Dover Western Heights Tunnels 'arsenic-coated' blocks stolen

Dover Western Heights tunnels Image copyright English Heritage
Image caption The 1,000 timber blocks were taken from the entrance to the Dover Western Heights tunnels

A health warning has been issued after 1,000 wooden blocks which may be coated with arsenic were stolen from a Kent tourist attraction.

The timber flooring blocks were taken from the north entrance of the Dover Western Heights tunnels between 23 and 27 February, Kent Police said.

The 6in (15cm) cubes may be coated with an arsenic preserver, a method used by Victorians to treat wood.

The public are warned they may be a health hazard, particularly if burned.

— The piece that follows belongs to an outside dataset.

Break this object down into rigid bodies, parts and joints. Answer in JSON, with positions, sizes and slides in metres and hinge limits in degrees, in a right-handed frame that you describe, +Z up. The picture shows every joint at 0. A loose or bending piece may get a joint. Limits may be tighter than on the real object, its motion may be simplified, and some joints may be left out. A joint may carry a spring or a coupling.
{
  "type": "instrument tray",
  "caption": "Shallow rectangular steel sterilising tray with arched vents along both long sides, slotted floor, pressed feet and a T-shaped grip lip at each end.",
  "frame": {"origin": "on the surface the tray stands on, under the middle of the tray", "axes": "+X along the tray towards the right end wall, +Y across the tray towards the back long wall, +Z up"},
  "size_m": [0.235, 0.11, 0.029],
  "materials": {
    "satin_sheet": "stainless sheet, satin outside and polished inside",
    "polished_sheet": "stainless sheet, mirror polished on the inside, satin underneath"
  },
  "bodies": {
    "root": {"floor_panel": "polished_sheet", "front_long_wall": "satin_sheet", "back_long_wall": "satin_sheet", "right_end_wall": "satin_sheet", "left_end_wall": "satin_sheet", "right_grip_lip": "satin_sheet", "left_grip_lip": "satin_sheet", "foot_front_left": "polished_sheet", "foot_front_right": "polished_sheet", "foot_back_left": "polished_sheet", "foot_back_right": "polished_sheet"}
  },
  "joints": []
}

The construction of Western Heights began during the Napoleonic wars and was completed in the 1860s, to protect Dover from a French invasion.

'Historic road surface'

Insp Guy Thompson, Dover community safety inspector for Kent Police, said: "These blocks are more than 100 years old. It would have taken several trips to remove so many blocks.

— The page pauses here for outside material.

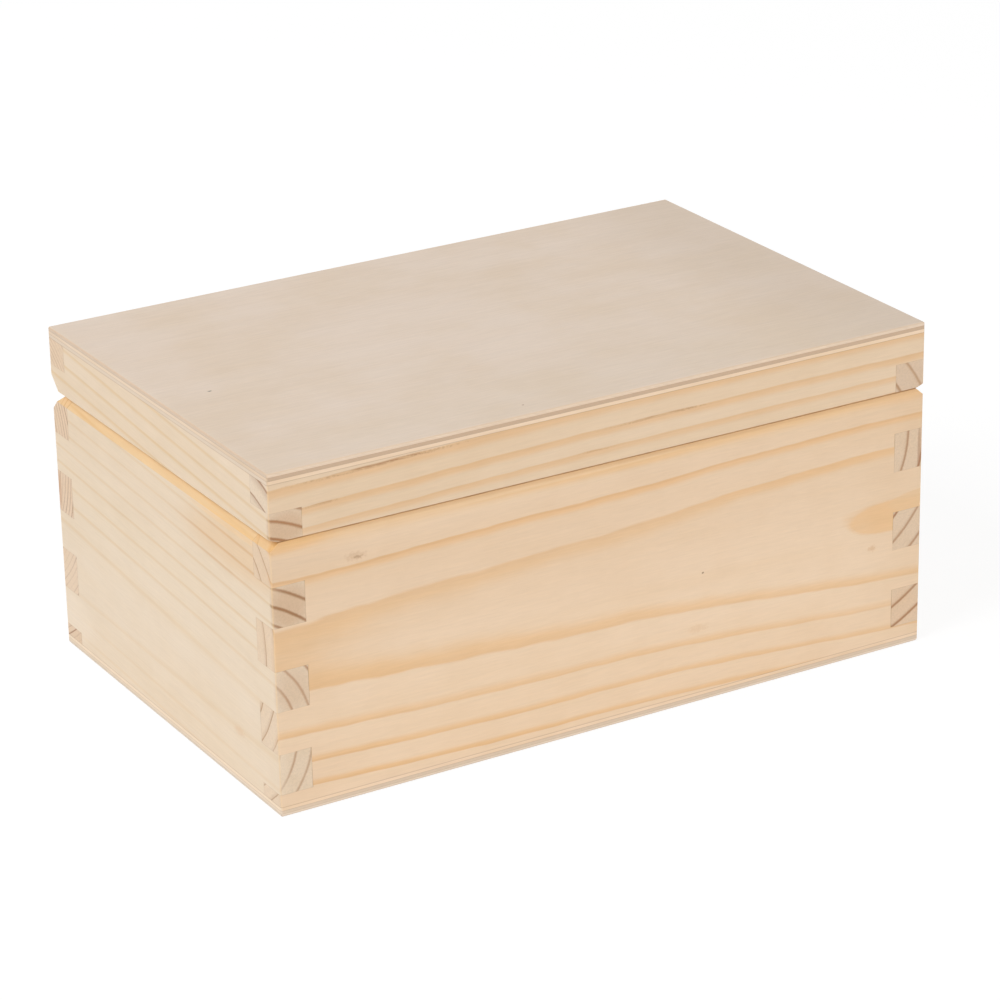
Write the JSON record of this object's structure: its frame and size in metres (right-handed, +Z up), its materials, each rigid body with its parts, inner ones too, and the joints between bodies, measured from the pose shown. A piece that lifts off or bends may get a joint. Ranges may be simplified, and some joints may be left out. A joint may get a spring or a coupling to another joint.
{
  "type": "wooden case",
  "caption": "Lidded pine case for papers and keepsakes: finger-jointed corners, plywood base and lid panels, and a lid on butt hinges let into the seam at the back.",
  "frame": {"origin": "middle of the underside of the base panel, on the surface the case stands on", "axes": "+X to the right along the front, +Y from the front to the hinged back, +Z up"},
  "size_m": [0.3, 0.193, 0.1414],
  "materials": {
    "pine": "sanded, unfinished",
    "plywood_face": "sanded veneer",
    "plywood_core": "sawn ply edge",
    "hinge_brass": "satin plated",
    "screw_brass": "satin plated"
  },
  "bodies": {
    "case": {"front_board": "pine", "back_board": "pine", "left_board": "pine", "right_board": "pine", "base_lower_veneer": "plywood_face", "base_core": "plywood_core", "base_upper_veneer": "plywood_face", "left_hinge_case_leaf": "hinge_brass", "right_hinge_case_leaf": "hinge_brass", "left_hinge_pin": "hinge_brass", "right_hinge_pin": "hinge_brass", "case_hinge_screws": "screw_brass"},
    "lid": {"lid_front_rail": "pine", "lid_back_rail": "pine", "lid_left_rail": "pine", "lid_right_rail": "pine", "lid_lower_veneer": "plywood_face", "lid_core": "plywood_core", "lid_upper_veneer": "plywood_face", "left_hinge_lid_leaf": "hinge_brass", "right_hinge_lid_leaf": "hinge_brass", "lid_hinge_screws": "screw_brass"}
  },
  "joints": [
    {"name": "lid_hinge", "type": "hinge", "parent": "case", "child": "lid", "pos_m": [0, 0.09105, 0.1135], "axis": [-1, 0, 0], "range_deg": [0, 110]}
  ]
}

"Our main concern at the moment is to alert those who may come into contact with the flooring, that they could be a health hazard, especially if burned as fuel."

Neil McCollum, from English Heritage, said the theft was a "serious case of heritage crime".

"Not only has the removal of a substantial number of wooden blocks caused major damage to the historic road surface of this tunnel but the thieves have also potentially put themselves and others at risk to exposure to substances which have been used in the past to preserve wood and about which we may now have safety concerns," he said.

"It is important to say however, that we have no historic documentation to prove these blocks were treated with any specific substance that may be harmful and we will be carrying out a series of tests on the remaining blocks to determine what historic treatment they may have been subject to."

Mr McCollum said the site was closed off to the public but they would be looking at increasing security.